Nigeria abductions: Chibok girls remembered one year on

Campaigners in Abuja march during a rally for the release of the schoolgirls abducted by Boko Haram. Photo: 17 October 2014

Ceremonies are to be staged around the world to mark one year since more than 200 girls were abducted by Nigerian militant Islamist group Boko Haram.

A procession will be held in the capital, Abuja, with 219 girls taking part to represent each missing girl.

Similar marches are planned worldwide, including in London and Washington.

On Tuesday, Amnesty International said 2,000 girls and women had been abducted since the start of last year, becoming cooks, sex slaves and fighters.

The abduction of the girls in Chibok in north-eastern Nigeria on 14 April 2014 sparked global outrage, with nations such as the US and China promising to help find them. But to date, none has been traced.

The girls’ plight drew mass attention on Twitter last year under the #BringBackOurGirls hashtag, with the campaign joined by high-profile figures such as Nobel Peace Prize winner Malala Yousafzai and US First Lady Michelle Obama.

Analysis: Will Ross, BBC Nigeria correspondent

It has been a whole year of agony for the relatives of the missing 219 Chibok girls. There have been a few sightings of some of the abducted students but very little official information from a government that has long promised to rescue them from the clutches of Boko Haram.

One mother told the BBC she sometimes arranges her 19-year-old daughter’s clothes in the hope that she is about to return home.

The scale of this conflict is so grim that the Chibok girls represent just a fraction of those seized by the jihadists. Amnesty International says at least 2,000 women and girls have been abducted since the beginning of last year. Many have escaped partly thanks to a recent military offensive – but not the Chibok girls.

Campaigners have criticised the Nigerian government of outgoing President Goodluck Jonathan for not doing enough to find the girls and combat the six-year Boko Haram insurgency in the north.

But Mr Jonathan told the BBC’s Newsday that politics had come before the welfare of the girls.

He said: “There’s so much about these girls that one can’t even comprehend. So much… more of politics than concern about the girls and the stories are twisted and painted different colours.”

Nigeria’s incoming president, Muhammadu Buhari, said his government would “do everything in its power to bring them home”, but added: “We do not know if the Chibok girls can be rescued. Their whereabouts remain unknown. As much as I wish to, I cannot promise that we can find them.”

‘Sexual slavery’

A week of events has been organised by the Bring Back Our Girls campaign group in Nigeria to encourage people to remember the girls ahead of the anniversary.

In an open letter on Monday, Ms Yousafzai called on Nigeria’s authorities and the international community to do more to secure the release of the girls.

Esther, a mother of an abducted girl, told the BBC: “At night I sometimes wake and wonder, and pray to God to deliver the girls… Whenever I want to eat what comes to my mind is, has my daughter eaten?”

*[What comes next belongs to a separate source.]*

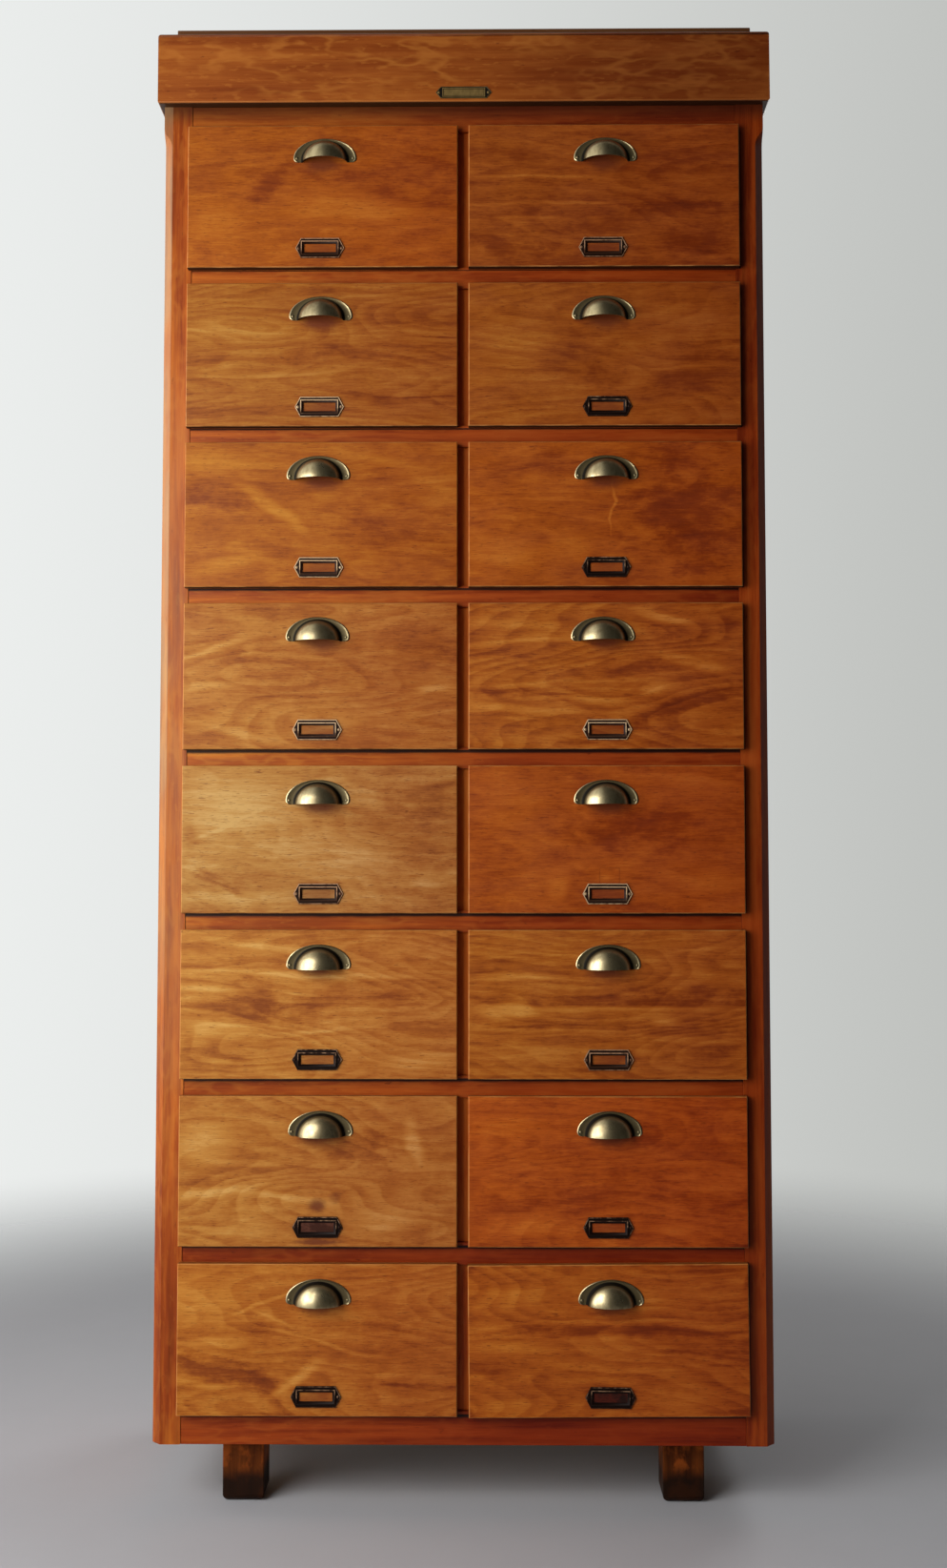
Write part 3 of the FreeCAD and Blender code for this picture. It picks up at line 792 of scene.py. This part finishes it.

While little has been heard of the missing girls since they were taken from their boarding school, one woman told the BBC that she saw more than 50 of them alive three weeks ago in the north-eastern town of Gwoza.

In its report on Tuesday, Amnesty International said the Chibok girls “were only a small proportion” of those abducted.

It based its report on nearly 200 witness accounts, including 28 women and girls who escaped captivity.

One month after the Chibok attack, Boko Haram leader Abubakar Shekau appeared in a video explaining that the girls had been converted to Islam and married off, fuelling concern that the militants had treated them as war booty and sex-slaves.

Mr Buhari has vowed to “crush” the insurgents. He is due to be inaugurated on 29 May after defeating Mr Jonathan in last month’s presidential elections.